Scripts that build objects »

[Begin]

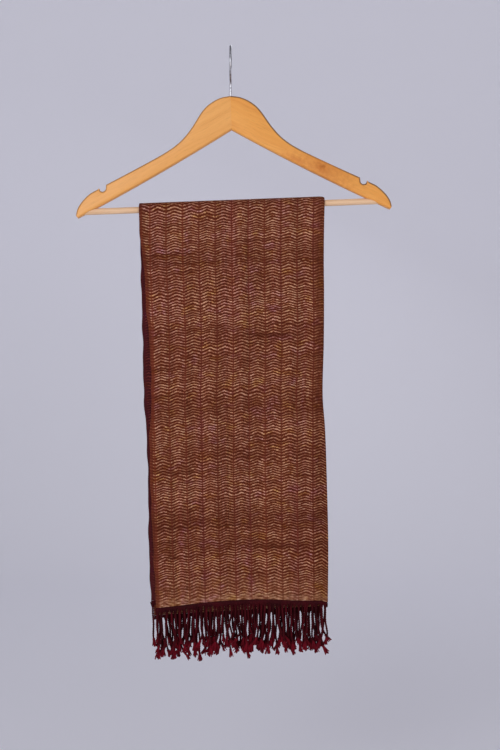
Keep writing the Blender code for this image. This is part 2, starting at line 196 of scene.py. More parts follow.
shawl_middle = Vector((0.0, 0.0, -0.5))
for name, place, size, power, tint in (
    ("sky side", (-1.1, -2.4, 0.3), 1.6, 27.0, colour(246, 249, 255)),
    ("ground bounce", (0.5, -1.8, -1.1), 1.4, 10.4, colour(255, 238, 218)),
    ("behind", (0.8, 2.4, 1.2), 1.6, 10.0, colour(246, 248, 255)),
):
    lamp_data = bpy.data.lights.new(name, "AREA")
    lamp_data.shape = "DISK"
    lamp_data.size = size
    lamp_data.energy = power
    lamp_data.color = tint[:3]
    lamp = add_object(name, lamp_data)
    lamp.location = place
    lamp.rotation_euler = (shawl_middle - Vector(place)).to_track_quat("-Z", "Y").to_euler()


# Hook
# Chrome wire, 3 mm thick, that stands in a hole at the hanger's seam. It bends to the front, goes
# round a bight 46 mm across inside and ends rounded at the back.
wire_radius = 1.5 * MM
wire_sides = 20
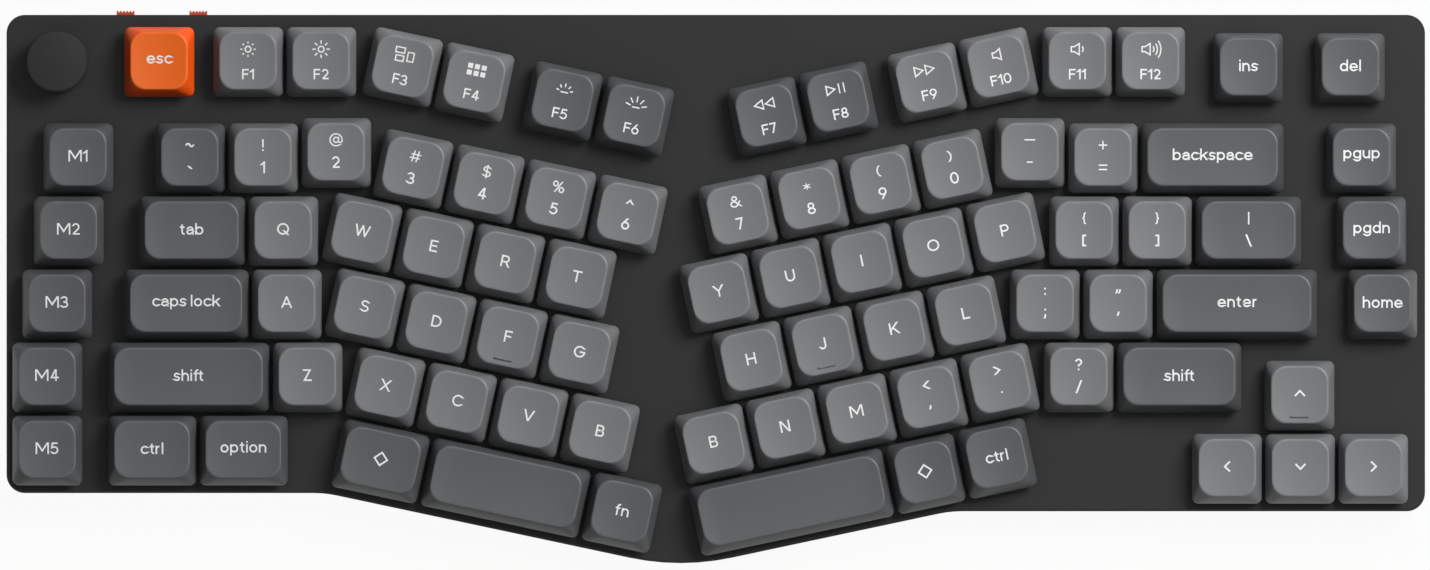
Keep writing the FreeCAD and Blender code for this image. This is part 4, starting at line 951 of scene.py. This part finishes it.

[End]
[Begin]

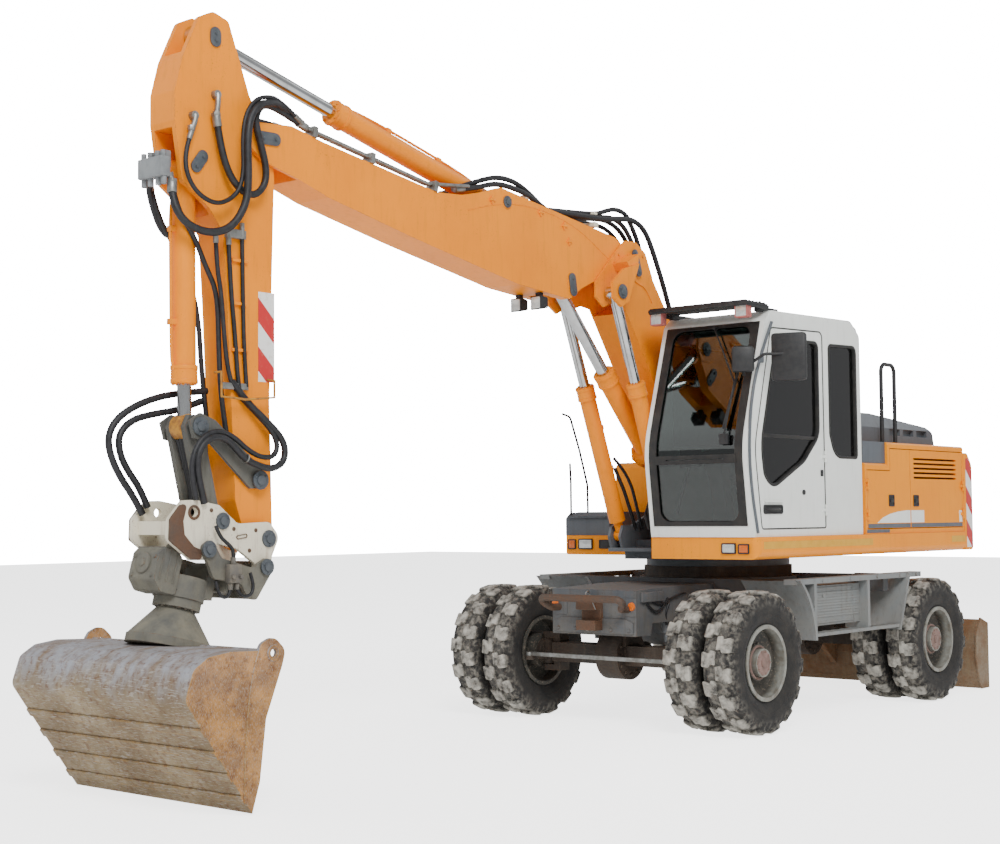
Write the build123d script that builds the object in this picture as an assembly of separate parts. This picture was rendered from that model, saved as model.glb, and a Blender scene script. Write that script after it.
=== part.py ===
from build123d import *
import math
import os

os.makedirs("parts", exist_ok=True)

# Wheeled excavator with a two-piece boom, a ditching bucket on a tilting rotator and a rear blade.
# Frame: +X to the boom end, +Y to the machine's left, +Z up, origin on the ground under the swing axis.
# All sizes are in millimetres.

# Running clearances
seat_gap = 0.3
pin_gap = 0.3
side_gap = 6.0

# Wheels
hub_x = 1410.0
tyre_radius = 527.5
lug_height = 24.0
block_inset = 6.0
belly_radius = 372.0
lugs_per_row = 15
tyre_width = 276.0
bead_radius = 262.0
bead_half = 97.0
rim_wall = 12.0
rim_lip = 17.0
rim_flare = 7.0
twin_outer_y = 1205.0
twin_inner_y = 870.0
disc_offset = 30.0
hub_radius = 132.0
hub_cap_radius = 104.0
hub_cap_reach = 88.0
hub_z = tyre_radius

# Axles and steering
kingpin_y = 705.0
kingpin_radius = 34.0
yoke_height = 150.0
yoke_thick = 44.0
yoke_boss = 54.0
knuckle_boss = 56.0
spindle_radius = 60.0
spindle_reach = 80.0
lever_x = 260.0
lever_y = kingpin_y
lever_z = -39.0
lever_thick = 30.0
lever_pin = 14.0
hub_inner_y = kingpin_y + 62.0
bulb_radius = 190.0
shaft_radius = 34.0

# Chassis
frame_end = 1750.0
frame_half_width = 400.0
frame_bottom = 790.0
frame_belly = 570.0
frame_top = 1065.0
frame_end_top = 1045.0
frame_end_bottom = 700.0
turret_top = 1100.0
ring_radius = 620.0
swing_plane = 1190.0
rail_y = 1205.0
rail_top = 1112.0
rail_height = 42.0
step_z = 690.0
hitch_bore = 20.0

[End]

Work to complete » Each line from the line with "Keep writing the Blender" to the line with "Keep writing the FreeCAD" is to be echoed exactly; both boundary lines are included, and nothing else is to be output.

Finished answer »
Keep writing the Blender code for this image. This is part 2, starting at line 196 of scene.py. More parts follow.
shawl_middle = Vector((0.0, 0.0, -0.5))
for name, place, size, power, tint in (
    ("sky side", (-1.1, -2.4, 0.3), 1.6, 27.0, colour(246, 249, 255)),
    ("ground bounce", (0.5, -1.8, -1.1), 1.4, 10.4, colour(255, 238, 218)),
    ("behind", (0.8, 2.4, 1.2), 1.6, 10.0, colour(246, 248, 255)),
):
    lamp_data = bpy.data.lights.new(name, "AREA")
    lamp_data.shape = "DISK"
    lamp_data.size = size
    lamp_data.energy = power
    lamp_data.color = tint[:3]
    lamp = add_object(name, lamp_data)
    lamp.location = place
    lamp.rotation_euler = (shawl_middle - Vector(place)).to_track_quat("-Z", "Y").to_euler()


# Hook
# Chrome wire, 3 mm thick, that stands in a hole at the hanger's seam. It bends to the front, goes
# round a bight 46 mm across inside and ends rounded at the back.
wire_radius = 1.5 * MM
wire_sides = 20
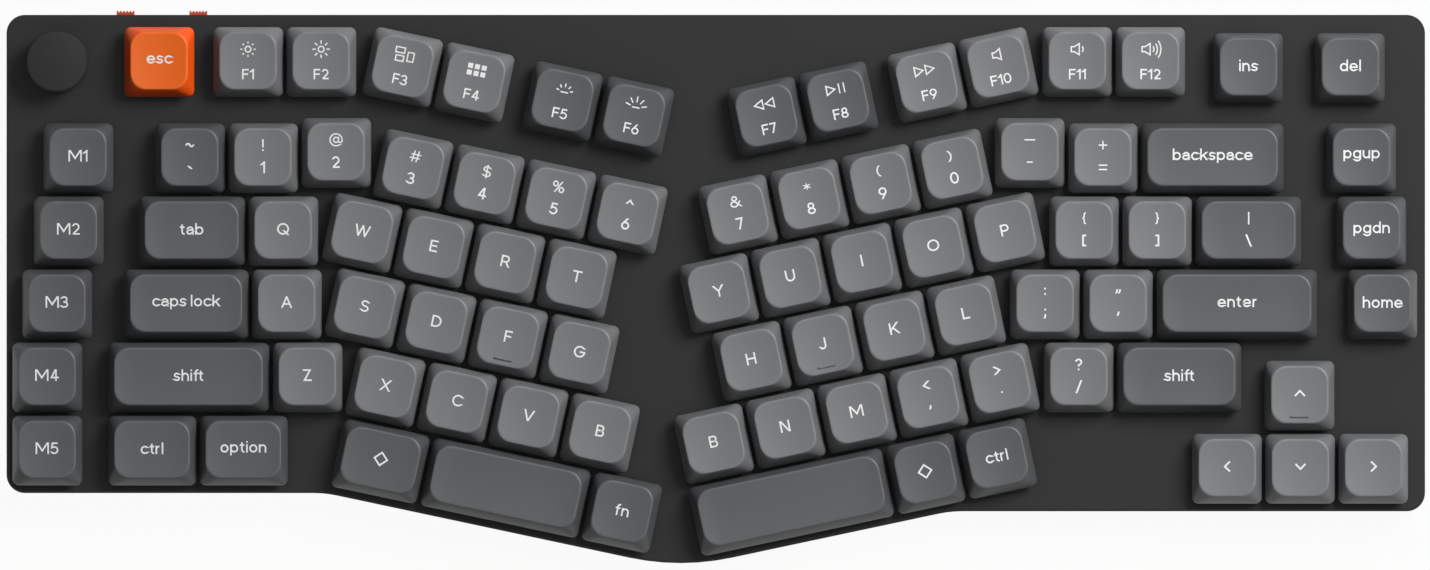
Keep writing the FreeCAD and Blender code for this image. This is part 4, starting at line 951 of scene.py. This part finishes it.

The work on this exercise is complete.